[Text and photos by Mayank Austen Soofi]
When Bombayites feel jealous of Delhi’s cosmopolitanism, they dismiss its people as villagers.
They are right, partly.
Delhi has 275 villages. The most upscale neighbourhoods lie next to rutty villages. Cowsheds look to skyscrapers. The city’s rural character is reflected in its milk shakes.
A fine dining restaurant may risk serving a watery banana shake, but the street cart can never if it wants to survive.
In Indian villages, mothers are particular that their children get fresh buffalo milk. In Delhi, people in apartment blocks mostly rely on milk packets (toned, double toned and full cream) but when they order a shake from a roadside stall, they are always served a thick, frothy and possibly an excessively sweet drink, just what the villagers like.
In summer, the fruit market near Sewa Nagar railway station has vendors equipped with electric mixers. Standing behind rows of mangoes, their shakes are creamy and chunky with mango flesh. Sometimes they are topped with candied cherries. On special request (and extra charge), you get malai (cream) too.
Also try the chikoo shake at Naivedyam in Hauz Khas Village: the South Indian specialty restaurant is hardly rural but its delicious shake is very sweet, filling and rustic.
Keventers in Connaught Place too serves a very sweet milk shake. There are seven flavours in the menu.

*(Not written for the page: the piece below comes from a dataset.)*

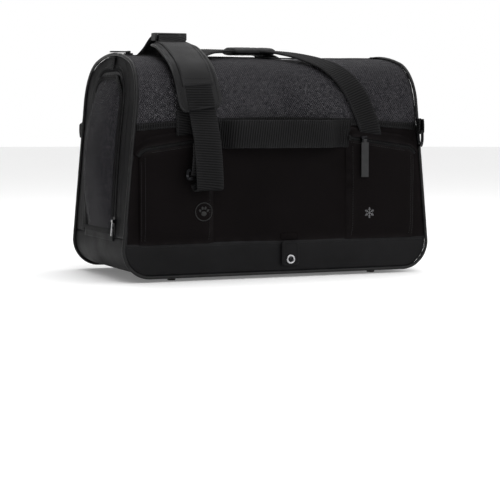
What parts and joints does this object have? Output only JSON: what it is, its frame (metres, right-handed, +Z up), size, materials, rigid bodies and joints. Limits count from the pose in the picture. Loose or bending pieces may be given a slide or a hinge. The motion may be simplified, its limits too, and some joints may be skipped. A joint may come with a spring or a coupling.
{
  "type": "pet carrier bag",
  "caption": "Soft-sided pet carrier bag with a D-shaped mesh body, end doors, front pockets, carry handles, padded shoulder strap and a trolley strap.",
  "frame": {"origin": "on the floor under the middle of the bag, which is also the middle of the whole object, as a strap or ring stands out equally far on both sides", "axes": "+X along the length towards the right end, seen from the side with the trolley strap; -Y out of that side; +Z up"},
  "size_m": [0.458, 0.284, 0.3349],
  "materials": {
    "pocket_fabric": "matte woven polyester, near black",
    "coated_fabric": "smooth coated polyester, black, slight sheen",
    "mesh_fabric": "open knitted mesh, charcoal",
    "webbing": "ribbed polyester webbing, black",
    "pad_fabric": "satin padded sleeve, black",
    "piping": "piping, satin black",
    "zip_coil": "nylon coil",
    "black_metal": "black enamelled zinc",
    "silver_metal": "bright nickel",
    "hard_plastic": "moulded acetal, black",
    "rubber_foot": "moulded rubber",
    "spring_steel": "spring steel wire",
    "board": "stiff plastic board",
    "fleece": "short-pile fleece, grey"
  },
  "bodies": {
    "bag": {"bottom_board": "board", "bottom_panel": "coated_fabric", "door_zip_left": "zip_coil", "door_zip_right": "zip_coil", "dring_left": "black_metal", "dring_tab_left": "webbing", "dring_tab_right": "webbing", "end_frame_left": "coated_fabric", "end_frame_right": "coated_fabric", "far_eye": "black_metal", "far_hook": "black_metal", "feet": "rubber_foot", "hoop_left": "spring_steel", "hoop_right": "spring_steel", "mat": "fleece", "mesh_far": "mesh_fabric", "mesh_near": "mesh_fabric", "pocket_left": "pocket_fabric", "pocket_right": "pocket_fabric", "pocket_zip_left": "zip_coil", "pocket_zip_right": "zip_coil", "roof_zip": "zip_coil", "seam_piping": "piping", "shoulder_pad": "pad_fabric", "side_band_far": "coated_fabric", "side_band_near": "coated_fabric", "side_panel_far": "pocket_fabric", "side_panel_near": "pocket_fabric", "snap_hem": "webbing", "snap_stud": "silver_metal", "strap_far": "webbing", "trolley_strap": "webbing", "zip_tab_left": "webbing", "zip_tab_right": "webbing"},
    "door_left": {"door_mesh_left": "mesh_fabric", "door_border_left": "coated_fabric"},
    "door_left_slider": {"door_left_slider": "black_metal"},
    "door_left_pull": {"door_left_pull": "silver_metal"},
    "door_right": {"door_mesh_right": "mesh_fabric", "door_border_right": "coated_fabric"},
    "door_right_slider": {"door_right_slider": "black_metal"},
    "door_right_pull": {"door_right_pull": "silver_metal"},
    "roof_slider": {"roof_slider": "black_metal"},
    "roof_pull": {"roof_pull": "black_metal"},
    "pocket_left_slider": {"pocket_left_slider": "black_metal"},
    "pocket_left_pull": {"pocket_left_pull": "hard_plastic"},
    "pocket_right_slider": {"pocket_right_slider": "black_metal"},
    "pocket_right_pull": {"pocket_right_pull": "hard_plastic"},
    "handle": {"handle_near": "webbing", "handle_far": "webbing", "handle_wrap": "pad_fabric"},
    "snap_tab": {"snap_tab": "webbing", "snap_cap": "silver_metal"},
    "dring_right": {"dring_right": "black_metal"},
    "triglide": {"triglide": "hard_plastic"},
    "strap_tail": {"strap_tail": "webbing", "near_eye": "black_metal"},
    "near_hook": {"near_hook": "black_metal"},
    "near_gate": {"near_gate": "black_metal"},
    "far_gate": {"far_gate": "black_metal"}
  },
  "joints": [
    {"name": "door_left_hinge", "type": "hinge", "parent": "bag", "child": "door_left", "pos_m": [-0.2221, 0, 0.06], "axis": [0, -1, 0], "range_deg": [0, 100]},
    {"name": "door_left_zip", "type": "slide", "parent": "bag", "child": "door_left_slider", "axis": [0.0932, 0, 0.9956], "range_m": [0, 0.145]},
    {"name": "door_left_pull_swing", "type": "hinge", "parent": "door_left_slider", "child": "door_left_pull", "pos_m": [-0.22626, -0.06925, 0.08047], "axis": [0, 1, 0], "range_deg": [0, 150]},
    {"name": "door_right_hinge", "type": "hinge", "parent": "bag", "child": "door_right", "pos_m": [0.2221, 0, 0.06], "axis": [0, 1, 0], "range_deg": [0, 100]},
    {"name": "door_right_zip", "type": "slide", "parent": "bag", "child": "door_right_slider", "axis": [-0.0932, 0, 0.9956], "range_m": [0, 0.145]},
    {"name": "door_right_pull_swing", "type": "hinge", "parent": "door_right_slider", "child": "door_right_pull", "pos_m": [0.22626, -0.06925, 0.08047], "axis": [0, -1, 0], "range_deg": [0, 150]},
    {"name": "roof_zip_run", "type": "slide", "parent": "bag", "child": "roof_slider", "axis": [1, 0, 0], "range_m": [0, 0.12]},
    {"name": "roof_pull_swing", "type": "hinge", "parent": "roof_slider", "child": "roof_pull", "pos_m": [-0.18, 0, 0.30805], "axis": [0, 1, 0], "range_deg": [0, 160]},
    {"name": "pocket_left_zip_run", "type": "slide", "parent": "bag", "child": "pocket_left_slider", "axis": [-0.9898, 0, -0.1428], "range_m": [-0.008, 0.066]},
    {"name": "pocket_left_pull_swing", "type": "hinge", "parent": "pocket_left_slider", "child": "pocket_left_pull", "pos_m": [-0.114, -0.12215, 0.18848], "axis": [-1, 0, 0], "range_deg": [0, 2]},
    {"name": "pocket_right_zip_run", "type": "slide", "parent": "bag", "child": "pocket_right_slider", "axis": [0.9898, 0, -0.1428], "range_m": [-0.016, 0.066]},
    {"name": "pocket_right_pull_swing", "type": "hinge", "parent": "pocket_right_slider", "child": "pocket_right_pull", "pos_m": [0.123, -0.12215, 0.18718], "axis": [-1, 0, 0], "range_deg": [0, 150]},
    {"name": "handle_lift", "type": "slide", "parent": "bag", "child": "handle", "axis": [0, 0, 1], "range_m": [0, 0.03], "deforming": ["handle_near", "handle_far"]},
    {"name": "snap_tab_lift", "type": "hinge", "parent": "bag", "child": "snap_tab", "pos_m": [0.013, -0.1161, 0.0515], "axis": [-1, 0, 0], "range_deg": [0, 150]},
    {"name": "dring_right_swing", "type": "hinge", "parent": "bag", "child": "dring_right", "pos_m": [0.206, -0.129, 0.199], "axis": [-0.2501, -0.9682, 0], "range_deg": [-75, 75]},
    {"name": "triglide_run", "type": "slide", "parent": "bag", "child": "triglide", "axis": [0, 1, 0], "range_m": [0, 0.012]},
    {"name": "strap_tail_swing", "type": "hinge", "parent": "bag", "child": "strap_tail", "pos_m": [-0.12, -0.124, 0.2276], "axis": [-1, 0, 0], "range_deg": [0, 70]},
    {"name": "near_hook_swivel", "type": "hinge", "parent": "strap_tail", "child": "near_hook", "pos_m": [-0.12, -0.1294, 0.1358], "axis": [0, 0, 1], "range_deg": [-6, 6]},
    {"name": "near_gate_press", "type": "hinge", "parent": "near_hook", "child": "near_gate", "pos_m": [-0.1296, -0.1294, 0.1722], "axis": [0, 1, 0], "range_deg": [0, 22], "stiffness_Nm_per_rad": 0.03, "springref_deg": -20.05},
    {"name": "far_gate_press", "type": "hinge", "parent": "bag", "child": "far_gate", "pos_m": [-0.17551, 0.129, 0.22741], "axis": [0, 1, 0], "range_deg": [0, 22], "stiffness_Nm_per_rad": 0.03, "springref_deg": -20.05}
  ]
}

The badaam milk at the Saini Sweets pavement stall adjacent to Golcha Cinema in Daryaganj is also deeply satisfying.
The stall outside Gurdwara Motibagh on Ring Road tries hard to proclaim its urbanity. Besides the banana, mango and cheeku shakes, it has chocolate, vanilla and strawberry flavours. In the vanilla shake, there is too much milk, sugar and vanilla. Just for the villager in you.